Post the non-existence of the Constituent Assembly and taking into account the wording of the non-obstante clause, the most legally sound route for amending Article 370 is through Parliament’s constituent power under Article 368. The existence of such an alternative route throws significant legal and constitutional questions over the statutory resolution, which was brought in the absence of an elected Legislative Assembly.

The road ahead

This is also probably the first instance where Parliament has exercised it’s legislative power to amend a constitutional provision. Unlike a statutory resolution which can be passed with a simple majority, a constitutional amendment can only be passed with a two-thirds majority in each House of Parliament. The Government probably did not choose the Article 368 route as it was not confident of gathering a two-thirds majority in the Rajya Sabha.

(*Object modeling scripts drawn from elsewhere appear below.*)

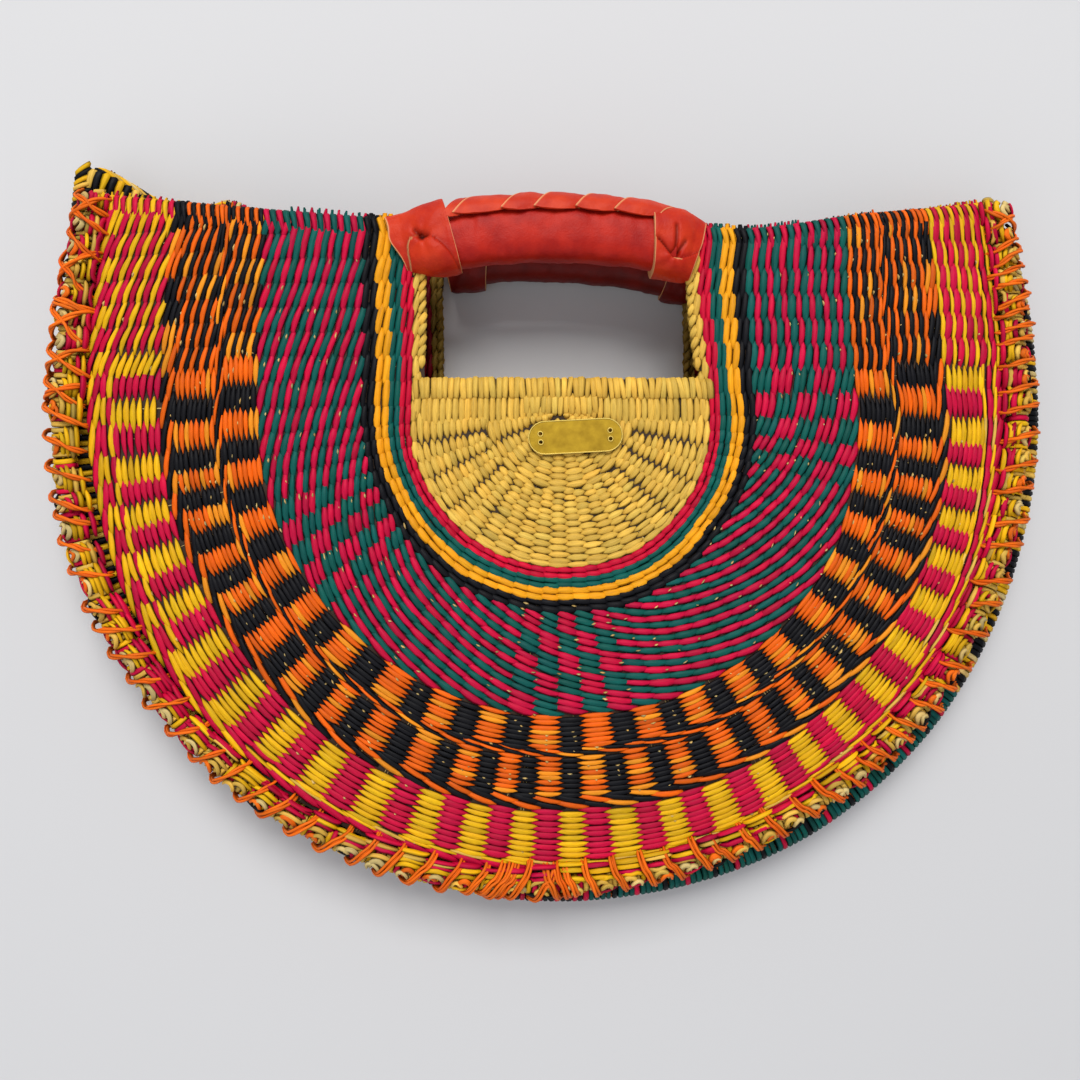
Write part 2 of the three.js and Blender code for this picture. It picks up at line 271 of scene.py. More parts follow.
# Bends copies of a straw along paths, which are (copies, rings, 3) in metres. Widths and depths are
# (copies, rings) in millimetres; sides and ups are directions. Every copy is a part of one new mesh.
# Its dye and its fibre, along, across and through the straw, are kept for the material; the depth through it
# drives painted shade.
def layStraws(name, straw, paths, sides, ups, widths, depths, colours, random):
    copies = len(paths)
    ring = straw["ring"]
    across = straw["cross"][:, 0] / 2 * (widths / 1000)[:, ring]
    deep = straw["cross"][:, 1] / 2 * (depths / 1000)[:, ring]
    points = paths[:, ring] + sides[:, ring] * across[..., None] + ups[:, ring] * deep[..., None]
    steps = np.linalg.norm(np.diff(paths, axis=1), axis=2)
    run = np.concatenate([np.zeros((copies, 1)), np.cumsum(steps, axis=1)], axis=1)
    count = len(ring)
    faces = straw["faces"]
    sizes = np.array([len(face) for face in faces])
    corners = np.concatenate([np.array(face) for face in faces])
    allCorners = (corners[None, :] + (np.arange(copies) * count)[:, None]).ravel()
    starts = np.concatenate([[0], np.cumsum(sizes)[:-1]])
    allStarts = (starts[None, :] + (np.arange(copies) * sizes.sum())[:, None]).ravel()
    mesh = bpy.data.meshes.new(name)
    mesh.vertices.add(copies * count)
    mesh.vertices.foreach_set("co", points.ravel())
    mesh.loops.add(len(allCorners))
    mesh.loops.foreach_set("vertex_index", allCorners)
    mesh.polygons.add(len(allStarts))
    mesh.polygons.foreach_set("loop_start", allStarts)
    mesh.update(calc_edges=True)
    mesh.validate()
    dye = mesh.attributes.new("dye", "FLOAT_COLOR", "POINT")
    tint = np.ones((copies, count, 4))
    tint[..., :3] = colours[:, None, :]
    dye.data.foreach_set("color", tint.ravel())
    fibre = mesh.attributes.new("fibre", "FLOAT_VECTOR", "POINT")
    start = random.uniform(0, 400, (copies, 1))
    grain = np.stack([run[:, ring] * 90 + start, across * 1000 + start * 0.37, deep * 1000], axis=-1)
    fibre.data.foreach_set("vector", grain.ravel())
    piece = bpy.data.objects.new(name, mesh)
    bpy.context.scene.collection.objects.link(piece)
    for face in mesh.polygons:
        face.use_smooth = True
    return piece


# The same on a half, whose places and directions they are in
def layOnHalf(name, straw, half, spots, sides, ups, widths, depths, colours, random):
    sides, ups = turnToScene(half, sides), turnToScene(half, ups)
    return layStraws(name, straw, toScene(half, spots), sides, ups, widths, depths, colours, random)


def finishPiece(piece, material, slotName, *nodes):
    piece.data.materials.clear()
    piece.data.materials.append(material)
    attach(piece, "root")
    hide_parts(*nodes)


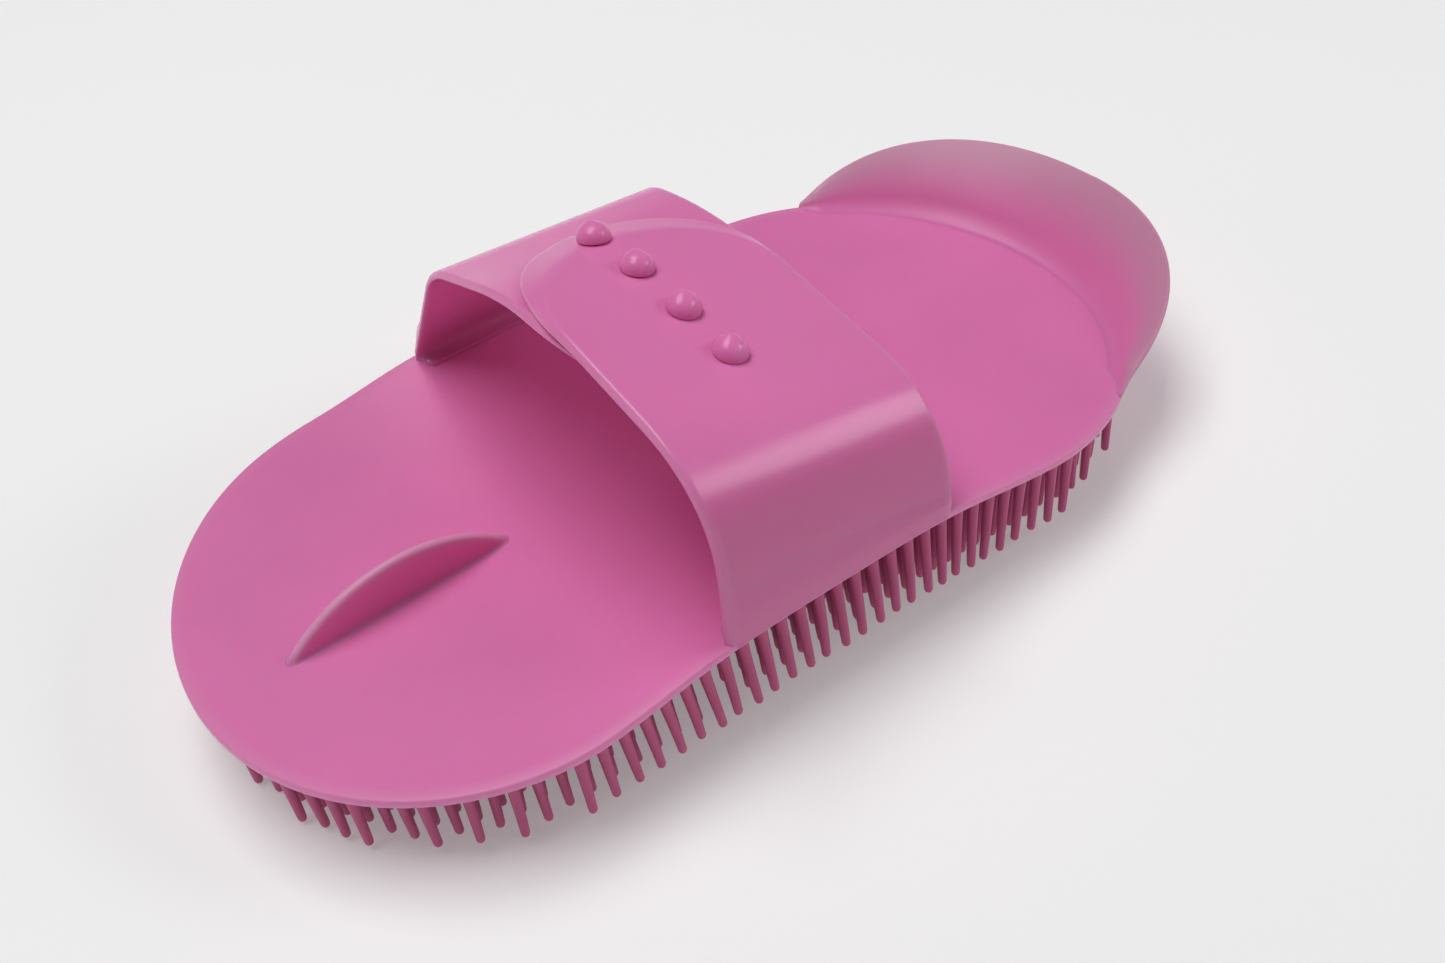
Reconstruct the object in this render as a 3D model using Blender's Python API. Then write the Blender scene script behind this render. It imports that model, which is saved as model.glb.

As the route chosen was through the exercise of legislative power and not constituent power, there exist substantial grounds to set-up a constitution bench to determine the constitutional validity of C.O. 272 and the subsequent statutory resolution. The Supreme Court has accordingly constituted a five-judge bench, which will begin hearing this matter on 14th November. In this scenario, the Court shall have to test whether C.O. 272 and the statutory resolution act as an effective substitute for non-use of Parliament’s amending power under Article 368.